**DESCRIPTION OF THE TASK**
Please give back word for word the lines below, from the first one through the one with "SCREW_FIT = 0.25".

**COLLECTED DATA**
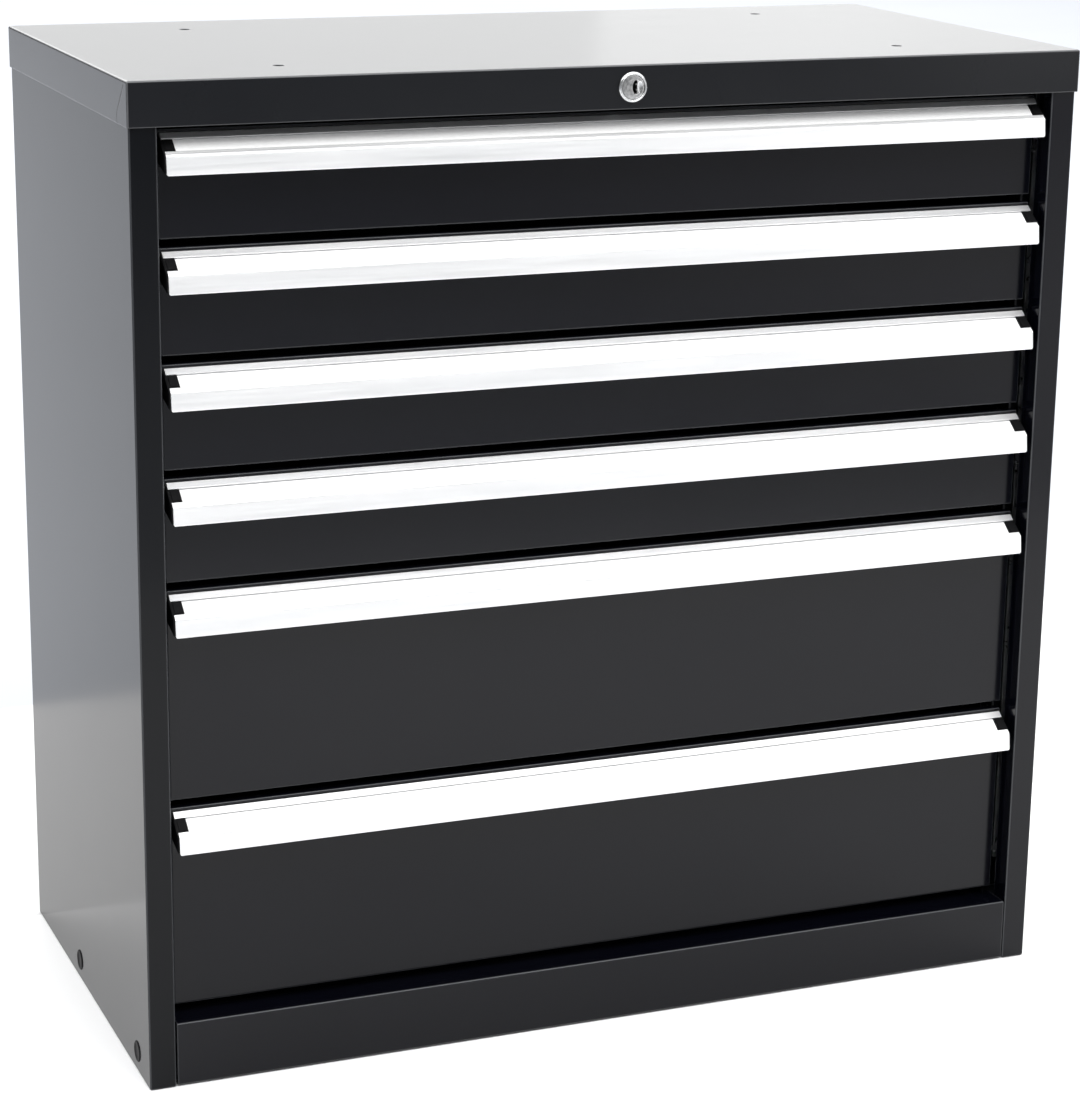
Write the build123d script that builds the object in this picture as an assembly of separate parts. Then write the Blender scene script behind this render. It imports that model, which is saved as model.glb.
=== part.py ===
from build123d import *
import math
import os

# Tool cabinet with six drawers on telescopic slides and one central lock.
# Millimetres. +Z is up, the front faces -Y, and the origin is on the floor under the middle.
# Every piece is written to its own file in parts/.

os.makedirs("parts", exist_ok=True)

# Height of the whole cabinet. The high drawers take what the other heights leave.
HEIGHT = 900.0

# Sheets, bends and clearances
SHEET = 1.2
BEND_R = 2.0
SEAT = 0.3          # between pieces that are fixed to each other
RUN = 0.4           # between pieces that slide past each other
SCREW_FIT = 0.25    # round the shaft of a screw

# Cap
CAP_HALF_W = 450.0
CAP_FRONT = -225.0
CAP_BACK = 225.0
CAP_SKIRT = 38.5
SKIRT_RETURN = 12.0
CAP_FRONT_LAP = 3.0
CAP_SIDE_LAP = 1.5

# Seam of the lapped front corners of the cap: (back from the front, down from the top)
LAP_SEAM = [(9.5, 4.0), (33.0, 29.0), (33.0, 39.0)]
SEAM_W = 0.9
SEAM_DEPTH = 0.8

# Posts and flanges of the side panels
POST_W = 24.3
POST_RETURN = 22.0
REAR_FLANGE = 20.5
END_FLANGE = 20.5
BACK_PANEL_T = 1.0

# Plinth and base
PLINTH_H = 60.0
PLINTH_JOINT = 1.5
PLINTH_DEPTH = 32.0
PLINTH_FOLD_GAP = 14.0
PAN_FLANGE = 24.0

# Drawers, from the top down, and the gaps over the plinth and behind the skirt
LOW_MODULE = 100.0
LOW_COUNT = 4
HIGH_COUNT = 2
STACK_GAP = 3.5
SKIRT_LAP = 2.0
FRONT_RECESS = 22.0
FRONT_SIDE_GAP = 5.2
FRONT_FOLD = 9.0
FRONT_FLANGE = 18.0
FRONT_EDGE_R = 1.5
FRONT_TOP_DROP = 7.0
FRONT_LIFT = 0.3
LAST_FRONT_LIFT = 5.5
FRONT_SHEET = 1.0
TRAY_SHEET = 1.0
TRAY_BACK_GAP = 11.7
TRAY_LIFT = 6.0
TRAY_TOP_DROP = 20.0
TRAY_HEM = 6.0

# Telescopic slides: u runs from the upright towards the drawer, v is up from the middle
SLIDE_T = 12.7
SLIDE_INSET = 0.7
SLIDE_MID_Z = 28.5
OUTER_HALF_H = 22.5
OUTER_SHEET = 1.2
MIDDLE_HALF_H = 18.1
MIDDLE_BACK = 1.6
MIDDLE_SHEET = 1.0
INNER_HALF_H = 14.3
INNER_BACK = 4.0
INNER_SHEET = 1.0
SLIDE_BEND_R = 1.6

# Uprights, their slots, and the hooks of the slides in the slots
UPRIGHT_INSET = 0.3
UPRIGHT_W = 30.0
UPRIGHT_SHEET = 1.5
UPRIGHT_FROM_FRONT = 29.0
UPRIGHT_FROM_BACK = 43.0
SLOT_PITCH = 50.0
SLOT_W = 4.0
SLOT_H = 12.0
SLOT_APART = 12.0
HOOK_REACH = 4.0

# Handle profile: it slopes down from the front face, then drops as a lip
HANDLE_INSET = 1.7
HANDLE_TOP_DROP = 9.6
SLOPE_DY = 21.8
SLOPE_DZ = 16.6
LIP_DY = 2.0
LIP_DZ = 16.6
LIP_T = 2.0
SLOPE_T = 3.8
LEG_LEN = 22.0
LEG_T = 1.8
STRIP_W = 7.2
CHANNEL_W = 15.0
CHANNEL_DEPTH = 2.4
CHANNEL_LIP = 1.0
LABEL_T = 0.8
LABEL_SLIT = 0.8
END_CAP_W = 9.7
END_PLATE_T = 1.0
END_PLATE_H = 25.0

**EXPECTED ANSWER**
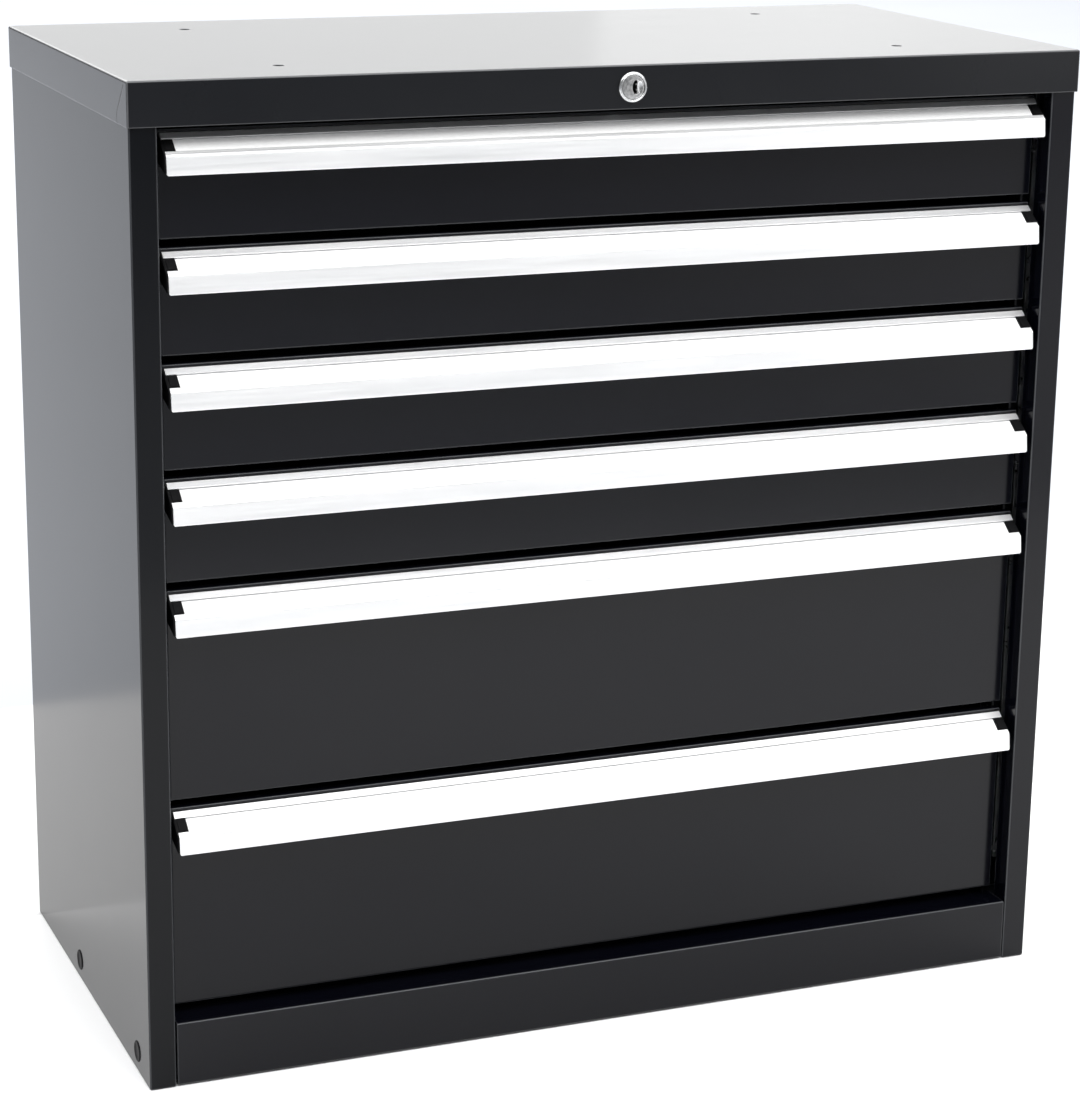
Write the build123d script that builds the object in this picture as an assembly of separate parts. Then write the Blender scene script behind this render. It imports that model, which is saved as model.glb.
=== part.py ===
from build123d import *
import math
import os

# Tool cabinet with six drawers on telescopic slides and one central lock.
# Millimetres. +Z is up, the front faces -Y, and the origin is on the floor under the middle.
# Every piece is written to its own file in parts/.

os.makedirs("parts", exist_ok=True)

# Height of the whole cabinet. The high drawers take what the other heights leave.
HEIGHT = 900.0

# Sheets, bends and clearances
SHEET = 1.2
BEND_R = 2.0
SEAT = 0.3          # between pieces that are fixed to each other
RUN = 0.4           # between pieces that slide past each other
SCREW_FIT = 0.25    # round the shaft of a screw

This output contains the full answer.